За столом кодекс проявляется с обезоруживающей ясностью. Общие блюда предполагают доверие. Правая рука делает свое дело. Gursha, если ее предлагают, превращает привязанность в публичный факт. Если слишком резко отказаться, это может выглядеть как отдергивание, хотя мягкая улыбка и объяснение обычно спасают положение. Эфиопия довела до совершенства искусство делать близость церемонией.
И одежда по-прежнему говорит. В церквях, семейных домах, на праздниках скромность — не лозунг, а форма грамотности. Белая шаль, чисто выстиранная и аккуратно сложенная, способна сказать больше, чем целый абзац добрых намерений.
Камень, выучивший послушание
Эфиопская архитектура наделена суровым воображением. Она любит высоту, замкнутость, высеченную веру и укрепления. В Лалибэле церкви не строят на земле, а вычитают из нее, словно строители не доверяли прибавлению и предпочитали откровение через удаление. Лестница уходит вниз. Раскрывается ров. И вдруг целая церковь стоит ниже уровня земли — монолитная, терпеливая, невозможная так же, как невозможны горы.
Гондэр отвечает иным темпераментом: замки, бастионы, королевские комплексы, индийские и португальские отголоски, переведенные на язык высокогорного камня. Fasil Ghebi не заигрывает с посетителем. Он показывает стены, башни, масштаб и королевский аппетит к постоянству. Семнадцатый век пришел сюда в доспехах и в расшитом плаще.

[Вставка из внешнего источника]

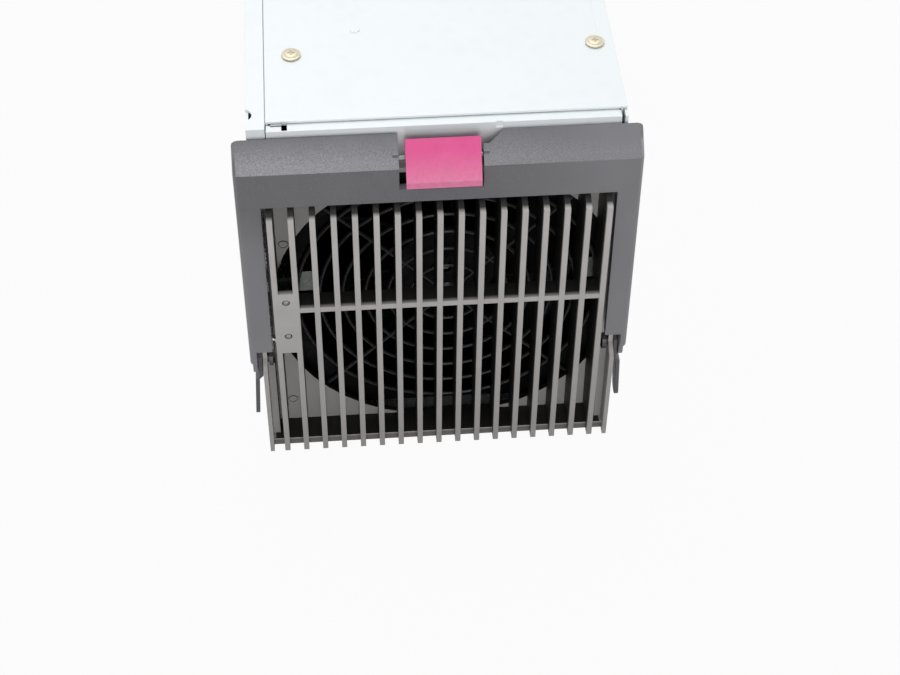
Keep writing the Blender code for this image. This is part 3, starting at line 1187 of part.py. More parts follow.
def build_output_connector(black, copper):
    """Blind-mate connector with a row of blade contacts in pockets, and the two bus bars that feed it."""
    x0, x1, _, z1 = connector_window()
    top = z1 - SEAT_GAP
    front = BOARD_REAR - 16
    connector = add_part("output_connector", block(x0 + SEAT_GAP, x1 - SEAT_GAP, front, CONNECTOR_END,
                                                   PART_SEAT, top),
                         black)
    blades = 8
    pitch = (x1 - x0 - 8) / blades
    middle = (PART_SEAT + top) / 2
    contacts = bmesh.new()
    pockets = bmesh.new()
    for i in range(blades):
        centre = x0 + 4 + pitch * (i + 0.5)
        block(centre - 1.7, centre + 1.7, CONNECTOR_END - 12, CONNECTOR_END + 1, middle - 6, middle + 6,
              pockets)
        block(centre - 0.6, centre + 0.6, CONNECTOR_END - 13, CONNECTOR_END - 1.5, middle - 4.0,
              middle + 4.0, contacts)
    carve(connector, pockets)
    carve(connector, contacts, "UNION")
    width = (x1 - x0) / 2 - 6
    bar_end = front - SEAT_GAP
    for name, low in (("bus_bar_positive", x0 + 2), ("bus_bar_return", x0 + 2 + (x1 - x0) / 2)):
        angle = [(bar_end - 40, PART_SEAT), (bar_end, PART_SEAT), (bar_end, middle + 4),
                 (bar_end - 2, middle + 4),
                 (bar_end - 2, PART_SEAT + 3), (bar_end - 40, PART_SEAT + 3)]
        add_part(name, prism(angle, low, low + width, "X"), copper)


def main():
    clear_scene()
    zinc = material("zinc_steel", (0.86, 0.9, 0.92), 0.35, 0.8)
    grey = material("grey_moulding", (0.34, 0.33, 0.32), 0.6)
    charcoal = material("charcoal_moulding", (0.19, 0.19, 0.2), 0.55)
    magenta = material("magenta_moulding", (0.78, 0.09, 0.24), 0.4)
    black = material("black_moulding", (0.02, 0.02, 0.022), 0.5)
    steel = material("bright_steel", (0.62, 0.62, 0.64), 0.3, 1.0)
    dark_steel = material("dark_steel", (0.2, 0.2, 0.21), 0.4, 1.0)
    brass = material("brass", (0.75, 0.6, 0.32), 0.35, 1.0)
    copper = material("copper", (0.72, 0.36, 0.18), 0.4, 1.0)
    green = material("board_green", (0.04, 0.2, 0.09), 0.5)
    package = material("chip_black", (0.03, 0.03, 0.035), 0.6)
    clear = material("clear_resin", (0.8, 0.85, 0.85), 0.15)
    foil = material("foil_braid", (0.7, 0.72, 0.74), 0.35, 1.0)
    film = material("insulating_film", (0.75, 0.7, 0.5), 0.5)
    finishes = {
        "aluminium": material("aluminium", (0.7, 0.71, 0.72), 0.4, 1.0),
        "package": package,
        "can": material("capacitor_sleeve", (0.03, 0.05, 0.16), 0.35),
        "ferrite": material("ferrite", (0.07, 0.07, 0.075), 0.7),
        "tape": material("winding_tape", (0.8, 0.62, 0.12), 0.5),
        "film_can": material("film_capacitor", (0.75, 0.6, 0.15), 0.5),
        "ceramic": material("ceramic", (0.85, 0.84, 0.8), 0.4),
        "copper": copper,
    }

    build_tray(zinc)
    build_front_bar(zinc)
    build_cover(zinc)
    build_cover_screws(brass)
    build_rear_panel(zinc)
    build_housing(grey)
    build_housing_screws(zinc)
    build_indicators(clear, green)
    build_led_lead(foil)
    build_guard(black)
    build_fan_frame(black)
    build_fan_screws(zinc)
    build_clips(steel)
    build_rotor(black, dark_steel, steel)
    build_motor(copper, dark_steel)
    build_fan_lead(black)
    hinge = build_handle(charcoal)
    build_pivot_pins(steel)
    build_latch(magenta, steel, hinge)
    build_boards(green, film)
    build_power_stage(finishes)
    build_control_card(green)
    build_inlet(black)
    build_output_connector(black, copper)


if __name__ == "__main__":
    main()
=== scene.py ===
"""Looks of a hot-plug power supply module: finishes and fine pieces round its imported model.

Everything is in metres, in the model's own frame: X across the front, Y from the handle to the rear
connectors, Z up. Each operator finishes one piece or one group of like pieces.
"""

import json
import math

import bmesh
import bpy
from mathutils import Euler, Matrix, Vector, noise


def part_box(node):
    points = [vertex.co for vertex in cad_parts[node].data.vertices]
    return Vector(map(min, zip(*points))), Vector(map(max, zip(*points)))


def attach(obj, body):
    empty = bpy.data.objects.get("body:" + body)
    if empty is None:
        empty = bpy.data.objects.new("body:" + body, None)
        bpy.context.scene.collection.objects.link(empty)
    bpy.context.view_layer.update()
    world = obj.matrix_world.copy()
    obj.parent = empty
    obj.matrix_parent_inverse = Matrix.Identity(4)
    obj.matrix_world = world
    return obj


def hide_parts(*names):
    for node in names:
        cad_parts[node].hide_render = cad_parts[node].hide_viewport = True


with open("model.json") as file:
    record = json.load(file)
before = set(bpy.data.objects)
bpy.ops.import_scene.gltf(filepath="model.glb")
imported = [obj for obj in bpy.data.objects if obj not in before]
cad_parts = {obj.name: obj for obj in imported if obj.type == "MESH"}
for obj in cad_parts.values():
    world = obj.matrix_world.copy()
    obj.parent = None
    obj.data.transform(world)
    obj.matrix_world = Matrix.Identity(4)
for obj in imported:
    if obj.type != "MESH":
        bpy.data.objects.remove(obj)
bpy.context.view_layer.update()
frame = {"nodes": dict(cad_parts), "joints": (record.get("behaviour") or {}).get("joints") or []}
MM = 0.001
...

Аксум говорит стелами. Харар говорит стенами и воротами. Аддис-Абеба, более молодая и импровизационная, складывает итальянские следы, имперские амбиции, бетонное разрастание, стеклянные башни, жестяные крыши и эвкалиптовые столбы в спор, которому и не нужно быть разрешенным: города не обязаны приходить к согласию. Столица — это архив, которому так и не передали указание разобрать самого себя.
Все эти места связывает дисциплина. Эфиопские здания часто словно знают, для чего они существуют. Поклонение. Оборона. Власть. Память. Даже скромный сельский tukul, круглый и крытый соломой, несет достоинство пропорций. Форма здесь никогда не бывает невинной.